Per le mie gare Van der Poel su tutti, prima ancora di Evenepoel. Perché sa guidare la bici e ha dimostrato di saper andare forte anche nelle gare lunghe. Asgreen non è giovanissimo ma è un uomo sul quale la Deceuninck-Quick Step può fare affidamento. Si prospettano delle belle annate, ma di base devo partire con l’idea che il Fiandre l’ho già vinto e devono essere loro a dimostrare. Andrò là per provare a difenderlo, ma senza lo stress. Rifiuto il pensiero di tanti che dicono che se Van der Poel non avesse forato mi avrebbe staccato, perché non ne sono molto convinto.

Dopo il trionfo al Fiandre hai espresso un concetto molto particolare, quello della “gelosia della vittoria”

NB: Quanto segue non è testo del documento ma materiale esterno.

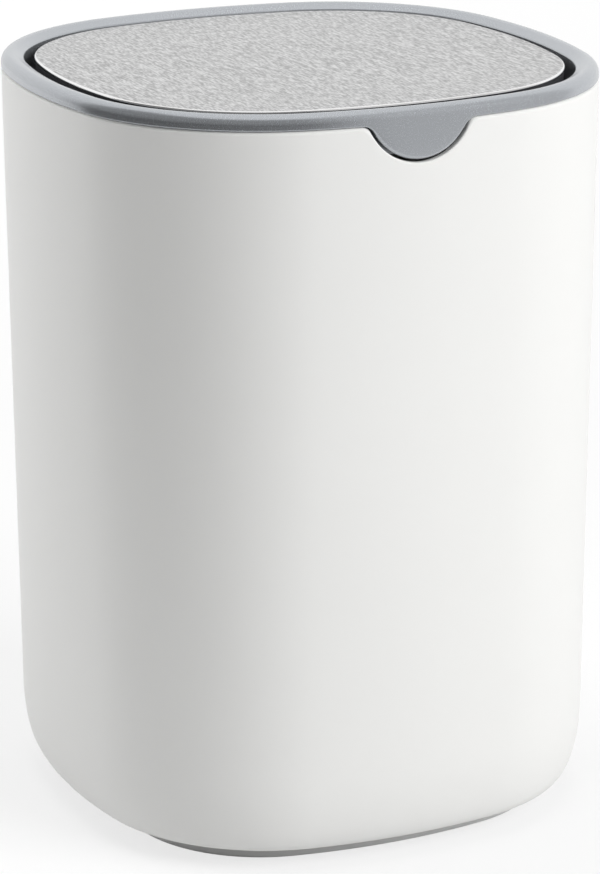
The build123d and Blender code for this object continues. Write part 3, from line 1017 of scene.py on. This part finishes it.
def make_floor():
    """A pale matt floor, whose shadows show softly and which is seen white away from the bin.

    The eye sees a weak matt share plus a glow that grows with the distance from the middle.
    """
    half = 4.0
    corners = np.array([(-half, -half, 0), (half, -half, 0), (half, half, 0), (-half, half, 0)])
    floor = new_piece("floor", corners, [(0, 1, 2, 3)])
    material, made, links, shader = new_material("floor_white")
    made.remove(shader)
    bounce = made.new("ShaderNodeBsdfDiffuse")
    bounce.inputs["Color"].default_value = (0.8, 0.8, 0.8, 1)
    shade = made.new("ShaderNodeBsdfDiffuse")
    shade.inputs["Color"].default_value = (0.24, 0.24, 0.24, 1)
    place = made.new("ShaderNodeTexCoord")
    distance = made.new("ShaderNodeVectorMath")
    distance.operation = "LENGTH"
    links.new(place.outputs["Object"], distance.inputs[0])
    fade = made.new("ShaderNodeMapRange")
    fade.inputs["From Min"].default_value = 0.4
    fade.inputs["From Max"].default_value = 3.0
    fade.inputs["To Min"].default_value = 0.72
    fade.inputs["To Max"].default_value = 1.0
    links.new(distance.outputs["Value"], fade.inputs["Value"])
    glow = made.new("ShaderNodeEmission")
    links.new(fade.outputs["Result"], glow.inputs["Strength"])
    seen = made.new("ShaderNodeAddShader")
    links.new(shade.outputs["BSDF"], seen.inputs[0])
    links.new(glow.outputs["Emission"], seen.inputs[1])
    both = for_the_eye(made, links, bounce.outputs["BSDF"], seen.outputs["Shader"])
    links.new(both, made["Material Output"].inputs["Surface"])
    floor.data.materials.append(material)


def set_camera(scene, stage):
    """The camera at its place, turned to its heading, tipped down and rolled."""
    lens = bpy.data.cameras.new("camera")
    lens.lens = stage.camera_lens
    lens.sensor_width = 36.0
    lens.clip_start = 0.05
    lens.clip_end = 30.0
    camera = bpy.data.objects.new("camera", lens)
    heading = Matrix.Rotation(-stage.camera_heading, 4, "Z")
    pitch = Matrix.Rotation(math.pi / 2 - stage.camera_pitch, 4, "X")
    roll = Matrix.Rotation(stage.camera_roll, 4, "Z")
    camera.matrix_world = Matrix.Translation(stage.camera_place) @ heading @ pitch @ roll
    scene.collection.objects.link(camera)
    scene.camera = camera


class TRASHBIN_OT_stage(bpy.types.Operator):
    """Set up the floor, the soft lamps, the white background, the cards of painted reflection and the
    camera
    """

    bl_idname = "trashbin.stage"
    bl_label = "Set up the stage"

    def execute(self, context):
        scene = context.scene
        stage = scene.trash_bin_stage
        scene.view_settings.view_transform = "Standard"
        set_background(scene, stage.room_light)
        make_floor()
        soft_lamp("right_lamp", (1.3, -1.86, 1.6), 1.6, stage.key_power)
        soft_lamp("left_lamp", (-1.57, 1.32, 0.9), 1.6, stage.side_power)
        soft_lamp("top_lamp", (0.0, 0.0, 1.9), 1.1, stage.top_power)
        soft_lamp("back_lamp", (-0.45, 1.9, 1.5), 0.9, stage.back_power)
        foot, shoulder, head = (0.55, 0.002), (0.5, 0.3), (0.28, 0.66)
        # Painted reflections: glowing cards that only reflections see. They are very dark low down from the
        # back left round to the front, dim above that, and grey at the front right.
        painted_reflection_card("dark_flag", 140, 276, foot, shoulder, brightness=0.02)
        painted_reflection_card("shade_flag", 140, 276, shoulder, head, brightness=0.2)
        painted_reflection_card("grey_flag", 276, 352, foot, head, brightness=0.62)
        set_camera(scene, stage)
        return {"FINISHED"}


class TRASHBIN_PT_sidebar(bpy.types.Panel):
    """Sizes, colours and steps of the trash bin."""

    bl_label = "Trash Bin"
    bl_idname = "TRASHBIN_PT_sidebar"
    bl_space_type = "VIEW_3D"
    bl_region_type = "UI"
    bl_category = "Trash Bin"

    def draw(self, context):
        layout = self.layout
        scene = context.scene
        for group in (scene.trash_bin_sizes, scene.trash_bin_finish, scene.trash_bin_stage):
            for name in group.__annotations__:
                layout.prop(group, name)
        layout.operator("trashbin.shell")
        layout.operator("trashbin.lid_frame")
        layout.operator("trashbin.plate")
        layout.operator("trashbin.finishes")
        layout.operator("trashbin.stage")


classes = (
    TrashBinSizes,
    TrashBinFinish,
    TrashBinStage,
    TRASHBIN_OT_shell,
    TRASHBIN_OT_lid_frame,
    TRASHBIN_OT_plate,
    TRASHBIN_OT_finishes,
    TRASHBIN_OT_stage,
    TRASHBIN_PT_sidebar,
)


def register():
    for kind in classes:
        bpy.utils.register_class(kind)
    bpy.types.Scene.trash_bin_sizes = PointerProperty(type=TrashBinSizes)
    bpy.types.Scene.trash_bin_finish = PointerProperty(type=TrashBinFinish)
    bpy.types.Scene.trash_bin_stage = PointerProperty(type=TrashBinStage)


def unregister():
    del bpy.types.Scene.trash_bin_stage
    del bpy.types.Scene.trash_bin_finish
    del bpy.types.Scene.trash_bin_sizes
    for kind in reversed(classes):
        bpy.utils.unregister_class(kind)


def main():
    register()
    bpy.ops.trashbin.shell()
    bpy.ops.trashbin.lid_frame()
    bpy.ops.trashbin.plate()
    bpy.ops.trashbin.finishes()
    bpy.ops.trashbin.stage()


if __name__ == "__main__":
    main()
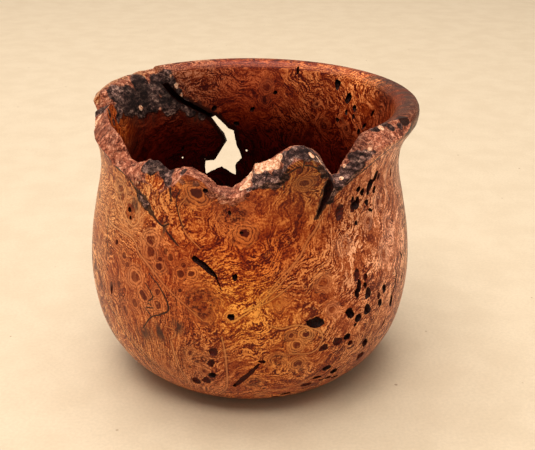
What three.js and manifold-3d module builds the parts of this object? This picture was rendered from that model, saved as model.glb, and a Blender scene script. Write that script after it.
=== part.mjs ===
// A small hollow vessel turned from one piece of maple burl, with a natural edge.
//
// Millimetres, +Z up. The origin is the centre of the flat foot, and the turning axis is Z.
// An angle goes round the axis from the front (-Y) towards the right (+X).
//
// The piece is made the way the real one is: a turned shell with a flared, flat-topped lip,
// then the burl's own lumpy outside cuts its rim away at the front and left, a bark pocket
// has broken through the back wall, and two bark seams have opened into cracks.

import * as THREE from 'three';
import { mergeVertices } from 'three/addons/utils/BufferGeometryUtils.js';
import Module from 'manifold-3d';

const wasm = await Module();
wasm.setup();

// ---- driving dimensions ----------------------------------------------------------------

const HEIGHT = 131;             // foot to the top of the turned lip
const FOOT_RADIUS = 38;         // flat disc that it stands on
const BELLY_RADIUS = 75;        // widest turned radius, below half height
const NECK_RADIUS = 68;         // narrowest outside radius, under the lip
const LIP_RADIUS = 75.6;        // outside of the flared lip
const FLOOR_THICKNESS = 10;     // wood left in the bottom
const COLUMNS = 72;             // facets round the turned shell
const EDGE_STEP = 3;            // widest step, in degrees, of the natural edge's surface

// Outside of the turned wall, [radius, height], foot to lip.
const OUTER_WALL = [
  [FOOT_RADIUS, 0],
  [48.5, 3.2],
  [57.5, 8.5],
  [66.3, 18.5],
  [72.3, 32],
  [BELLY_RADIUS, 51],
  [74, 69],
  [71.4, 84],
  [NECK_RADIUS + 0.7, 97],
  [NECK_RADIUS, 106],
  [69.6, 115],
  [75.1, 124.5],
];

// Blunt outer face, nearly flat top and rolled inner corner of the lip.
const LIP = [
  [75.1, 124.5],
  [LIP_RADIUS, 127.5],
  [75, 130],
  [72.5, HEIGHT],
  [68.5, 130.7],
  [65.4, 129],
  [64.1, 125.5],
];

// Inside of the turned wall, lip to the middle of the floor.
const INNER_WALL = [
  [64.1, 125.5],
  [62.2, 117],
  [60.6, 106],
  [61.4, 96],
  [64, 83],
  [66.5, 69],
  [67.5, 54],
  [66, 40],
  [61.5, 28],
  [53, 19],
  [40, 13.2],
  [22, FLOOR_THICKNESS + 0.6],
  [0, FLOOR_THICKNESS],
];

// Where the burl's own outside crosses the wall: [angle, height at the inner corner of the
// wall, height halfway across it, height on its outside]. A height above the lip leaves the
// wood standing.
const STANDING = 141;
const NATURAL_EDGE = [
  [-141, STANDING, STANDING, STANDING], // the turned rim ends here, at the seam down the back wall
  [-139.5, 112, 123, 129],
  [-132, 112, 125, 129.5],
  [-125, 114.5, 128.5, 128],          // bark pocket inside the lip
  [-115, 116, 129, 127.5],
  [-106, 118, 128.5, 126],
  [-102, 119, 127.5, 124],
  [-100, 121, 122, 119.5],            // notch at the end of the pocket
  [-98, 124, 123.5, 120.5],
  [-95, 125.5, 123, 118.5],
  [-88, 125.5, 121.5, 116.5],
  [-66, 123.5, 120, 116],
  [-60, 122.5, 118.5, 114],
  [-57, 118, 115, 111],
  [-54, 114, 113, 111],
  [-50, 113.5, 112, 110],
  [-46, 114.5, 112.5, 108],
  [-41, 117.5, 115, 108.5],           // bark nub
  [-37, 118, 115.5, 109],
  [-32, 115, 112.5, 106.5],
  [-26, 117, 115, 112],
  [-21, 117.5, 118, 118],
  [-16.5, 115, 115.5, 115.5],
  [-12.5, 111, 111, 111],
  [-7, 110.5, 109.5, 108],            // lowest dip of the front
  [-3.5, 113, 111.5, 109],
  [0.5, 117.5, 115, 112],
  [1.5, 121, 117.5, 112.5],
  [5, 122, 119.5, 115.5],
  [9, 125, 121, 115],
  [11.5, 127, 126.5, 124],
  [14, 128.5, 128.5, 126.5],          // bark-capped hump
  [18, 128.5, 128.5, 126],
  [21.5, 127, 126, 123],
  [25.5, 123, 121, 116.5],
  [29, 117, 114.5, 110],
  [32.5, 113, 111.5, 109.5],          // deep cleft on its right
  [35.5, 112.5, 113, 112.5],
  [37, 117.5, 116.5, 114.5],
  [40.5, 122.5, 120.5, 117],
  [43.5, 129.5, 126, 121.5],
  [47, 130.5, 128.5, 125],
  [52, 131.5, 129.5, 125],            // from here the cut runs out across the lip's flat top
  [56, 135, 130.5, 125.5],
  [60, 138, 132, 126.5],
  [64, STANDING, 135, 129.5],
  [68, STANDING, STANDING, STANDING],
];

// Outline of the break through the back wall, [angle, height] on the inner wall: a narrow
// channel above a wider bottom with two toes. It turns and falls a little going outwards.
const WALL_BREAK = [
  [-161, 103],                        // top of the channel
  [-163, 104],
  [-168, 98],
  [-172, 95],
  [-173, 88],
  [-175, 80],
  [-172, 76],
  [-172, 71],                         // one toe
  [-166, 76],
  [-159, 73],                         // the other toe
  [-158, 80],
  [-163, 80],
  [-168, 89],
  [-167, 93],
  [-164, 98],
];
const BREAK_TURN = -0.2;        // degrees in each millimetre outwards
const BREAK_DROP = -0.3;        // millimetres in each millimetre outwards

// Open seams, [angle, height, width] down the middle of each.
const FRONT_CLEFT = { side: 'outside', depth: 5, path: [
  [31, 117, 6.5],
  [28, 113, 5.5],
  [27, 107, 4.5],
  [23, 98, 0.5],
] };
const BACK_SEAM = { side: 'inside', depth: 4.5, path: [
  [-135, 132, 4],
  [-139, 123, 4],
  [-142, 118, 4],
  [-146, 114, 3.5],
  [-161, 104, 3],
] };

// ---- geometry helpers ------------------------------------------------------------------

function place(angle, radius, height) {
  const turn = THREE.MathUtils.degToRad(angle);
  return new THREE.Vector3(radius * Math.sin(turn), -radius * Math.cos(turn), height);
}

function smoothOutline(points, steps) {
  const curve = new THREE.SplineCurve(points.map(([radius, height]) => new THREE.Vector2(radius, height)));
  return curve.getPoints(steps);
}

// Radius of a sampled wall at a height.
function radiusAt(wall, height) {
  const rising = [...wall].sort((a, b) => a.y - b.y);
  const upper = rising.findIndex((point) => point.y >= height);
  if (upper < 0) return rising.at(-1).x;
  if (upper === 0) return rising[0].x;
  const [below, above] = [rising[upper - 1], rising[upper]];
  const share = (height - below.y) / (above.y - below.y || 1);
  return THREE.MathUtils.lerp(below.x, above.x, share);
}

// A closed solid from a geometry. Triangles that have shrunk to a line are left out, and a
// solid that comes out inside-out is turned the right way.
function toSolid(geometry) {
  const bare = geometry.clone();
  bare.deleteAttribute('normal');
  bare.deleteAttribute('uv');
  const merged = mergeVertices(bare, 1e-4);
  const index = merged.index.array;
  const triangles = [];
  for (let corner = 0; corner < index.length; corner += 3) {
    const [a, b, c] = index.slice(corner, corner + 3);
    if (a !== b && b !== c && c !== a) triangles.push([a, b, c]);
  }
  const vertProperties = new Float32Array(merged.attributes.position.array);
  const make = (faces) => new wasm.Manifold(new wasm.Mesh({
    numProp: 3,
    vertProperties,
    triVerts: new Uint32Array(faces.flat()),
  }));
  const solid = make(triangles);
  return solid.volume() > 0 ? solid : make(triangles.map(([a, b, c]) => [a, c, b]));
}

// A solid lofted through rings of points. Every ring has the same number of points. The run
// of rings either closes on itself or is capped at both ends.
function loft(rings, closed) {
  const size = rings[0].length;
  const positions = rings.flat().flatMap((point) => point.toArray());
  const faces = [];
  const lastRing = closed ? rings.length : rings.length - 1;
  for (let ring = 0; ring < lastRing; ring += 1) {
    const here = ring * size;
    const next = ((ring + 1) % rings.length) * size;
    for (let side = 0; side < size; side += 1) {
      const other = (side + 1) % size;
      faces.push(here + side, here + other, next + other);
      faces.push(here + side, next + other, next + side);
    }
  }
  if (!closed) {
    const end = (rings.length - 1) * size;
    const flat = THREE.ShapeUtils.triangulateShape(flatten(rings[0]), []);
    for (const [a, b, c] of flat) {
      faces.push(a, c, b);
      faces.push(end + a, end + b, end + c);
    }
  }
  const geometry = new THREE.BufferGeometry();
  geometry.setAttribute('position', new THREE.Float32BufferAttribute(positions, 3));
  geometry.setIndex(faces);
  return toSolid(geometry);
}

// A ring of points laid flat, for filling it with triangles.
function flatten(ring) {
  const across = ring[1].clone().sub(ring[0]).normalize();
  const spread = ring.map((point) => point.clone().sub(ring[0]));
  const normal = new THREE.Vector3();
  spread.forEach((arm, index) => {
    normal.add(arm.clone().cross(spread[(index + 1) % spread.length]));
  });
  normal.normalize();
  const up = normal.clone().cross(across);
  return spread.map((arm) => new THREE.Vector2(arm.dot(across), arm.dot(up)));
}

// ---- the vessel ------------------------------------------------------------------------

const outerWall = smoothOutline(OUTER_WALL, 16);
const lip = smoothOutline(LIP, 8);
const innerWall = smoothOutline(INNER_WALL, 16);

function turnedShell() {
  const profile = [
    new THREE.Vector2(0, 0),
    ...outerWall,
    ...lip.slice(1),
    ...innerWall.slice(1),
  ];
  const geometry = new THREE.LatheGeometry(profile, COLUMNS);
  geometry.rotateX(Math.PI / 2);
  return toSolid(geometry);
}

// Everything above the burl's natural surface. That surface crosses the wall in two slopes,
// inner height to middle to outer height, and carries on level past both.
function outsideTheBurl() {
  const beyondInside = 50;
  const beyondOutside = 90;
  const above = 160;
  const stations = [...NATURAL_EDGE, [NATURAL_EDGE[0][0] + 360, ...NATURAL_EDGE[0].slice(1)]];
  const rings = [];
  for (let index = 0; index < stations.length - 1; index += 1) {
    const from = stations[index];
    const to = stations[index + 1];
    const steps = Math.ceil((to[0] - from[0]) / EDGE_STEP);
    for (let step = 0; step < steps; step += 1) {
      const share = step / steps;
      const [angle, inner, middle, outer] = from.map((value, column) => (
        THREE.MathUtils.lerp(value, to[column], share)
      ));
      const innerRadius = radiusAt(innerWall, inner);
      const outerRadius = radiusAt(outerWall, outer);
      rings.push([
        place(angle, beyondInside, inner),
        place(angle, innerRadius, inner),
        place(angle, (innerRadius + outerRadius) / 2, middle),
        place(angle, outerRadius, outer),
        place(angle, beyondOutside, outer),
        place(angle, beyondOutside, above),
        place(angle, beyondInside, above),
      ]);
    }
  }
  return loft(rings, true);
}

function wallBreak() {
  const startRadius = 62.5;
  const ring = (radius) => WALL_BREAK.map(([angle, height]) => {
    const outwards = radius - startRadius;
    return place(angle + BREAK_TURN * outwards, radius, height + BREAK_DROP * outwards);
  });
  return loft([ring(56), ring(82)], false);
}

// A V-shaped groove that follows a seam over one side of the wall.
function seam({ side, depth, path }) {
  const wall = side === 'outside' ? outerWall : innerWall;
  const outward = side === 'outside' ? 1 : -1;
  const clearance = 2;
  const middle = path.map(([angle, height]) => place(angle, radiusAt(wall, height), height));
  const rings = path.map(([angle, , width], index) => {
    const along = middle[Math.min(index + 1, path.length - 1)].clone();
    along.sub(middle[Math.max(index - 1, 0)]).normalize();
    const normal = place(angle, outward, 0);
    const sideways = normal.clone().cross(along).normalize().multiplyScalar(width / 2);
    const surface = middle[index].clone().addScaledVector(normal, clearance);
    return [
      surface.clone().add(sideways),
      surface.clone().sub(sideways),
      middle[index].clone().addScaledVector(normal, -depth),
    ];
  });
  return loft(rings, false);
}

function vesselGeometry() {
  const cutters = [outsideTheBurl(), wallBreak(), seam(FRONT_CLEFT), seam(BACK_SEAM)];
  const solid = cutters.reduce((piece, cutter) => piece.subtract(cutter), turnedShell());
  const mesh = solid.getMesh();
  const geometry = new THREE.BufferGeometry();
  geometry.setAttribute('position', new THREE.BufferAttribute(new Float32Array(mesh.vertProperties), 3));
  geometry.setIndex(new THREE.BufferAttribute(new Uint32Array(mesh.triVerts), 1));
  geometry.computeVertexNormals();
  return geometry;
}

const oiledBurl = new THREE.MeshStandardMaterial({ color: 0xa4582c, roughness: 0.42, metalness: 0 });

const vessel = new THREE.Mesh(vesselGeometry(), oiledBurl);
vessel.name = 'burl_vessel';

const part = new THREE.Group();
part.add(vessel);

export default part;
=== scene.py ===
"""A small hollow vessel turned from one piece of maple burl, with a natural bark edge.

The driving sizes are millimetres in the row frame: +Z up along the turning axis, the origin at
the centre of the foot, and angles in degrees round the axis from the front (-Y) towards +X.
Blender's own units are metres, so meshes are scaled by MM when they are made.
"""

import math

import bmesh
import bpy
import numpy as np
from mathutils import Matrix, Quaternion, Vector, noise


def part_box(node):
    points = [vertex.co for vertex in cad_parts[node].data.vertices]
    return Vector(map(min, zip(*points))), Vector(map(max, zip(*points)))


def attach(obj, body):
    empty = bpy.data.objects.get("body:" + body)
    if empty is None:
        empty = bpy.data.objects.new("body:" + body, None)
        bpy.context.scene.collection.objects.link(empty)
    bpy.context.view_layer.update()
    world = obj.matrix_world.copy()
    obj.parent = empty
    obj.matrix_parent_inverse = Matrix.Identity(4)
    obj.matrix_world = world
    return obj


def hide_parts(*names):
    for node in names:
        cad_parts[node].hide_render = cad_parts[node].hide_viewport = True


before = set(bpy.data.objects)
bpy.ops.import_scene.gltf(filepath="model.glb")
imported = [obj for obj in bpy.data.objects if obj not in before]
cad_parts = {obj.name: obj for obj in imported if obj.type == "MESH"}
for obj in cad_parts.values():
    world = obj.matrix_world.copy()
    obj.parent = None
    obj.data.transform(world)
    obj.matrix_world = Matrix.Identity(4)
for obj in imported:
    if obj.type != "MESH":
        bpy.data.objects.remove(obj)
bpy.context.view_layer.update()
node_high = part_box("burl_vessel")[1]

MM = 0.001
HEIGHT = node_high[2] / MM

# ---- turned shell ----------------------------------------------------------------------

# [radius, height] on the outside, foot to lip.
OUTER_WALL = [
    (38, 0), (48.5, 3.2), (57.5, 8.5), (66.3, 18.5), (72.3, 32), (75, 51), (74, 69),
    (71.4, 84), (68.7, 97), (68, 106), (69.6, 115), (75.1, 124.5),
]
# Blunt outer face, nearly flat top and rolled inner corner.
LIP = [
    (75.1, 124.5), (75.6, 127.5), (75, 130), (72.5, HEIGHT), (68.5, 130.7), (65.4, 129),
    (64.1, 125.5),
]
# The inside, lip to the middle of the floor.
INNER_WALL = [
    (64.1, 125.5), (62.2, 117), (60.6, 106), (61.4, 96), (64, 83), (66.5, 69), (67.5, 54),
    (66, 40), (61.5, 28), (53, 19), (40, 13.2), (22, 10.6), (0, 10),
]
SHELL_COLUMNS = 330
SHELL_STEP = 1.6                # spacing of the rows along the profile

# ---- natural edge ----------------------------------------------------------------------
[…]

Era talmente bella, grande e monumentale in tutti i sensi, che la vittoria del Fiandre è diventata per forza di cose anche della gente e dell’appassionato di ciclismo. Tutti hanno visto quello che ho fatto. Era un’accezione bella. Sono ripartito dal Belgio alle 6 di mattina del lunedì, alle 9 ero a Firenze e mi hanno portato subito in Gazzetta dove fui ospite di Urbano Cairo. Quando sono tornato a casa ho dormito 12 ore e quando mi sono svegliato, martedì mattina, la prima cosa che mi sono sentito di fare è stata proprio andare in bici. Volevo andare in bici da vincitore del Fiandre per scaricare tutta l’adrenalina, ma non sono riuscito a fare un’ora senza mai fermarmi perché la gente mi vedeva e mi ha fatto capire che non era solo una vittoria mia, ma di tutti.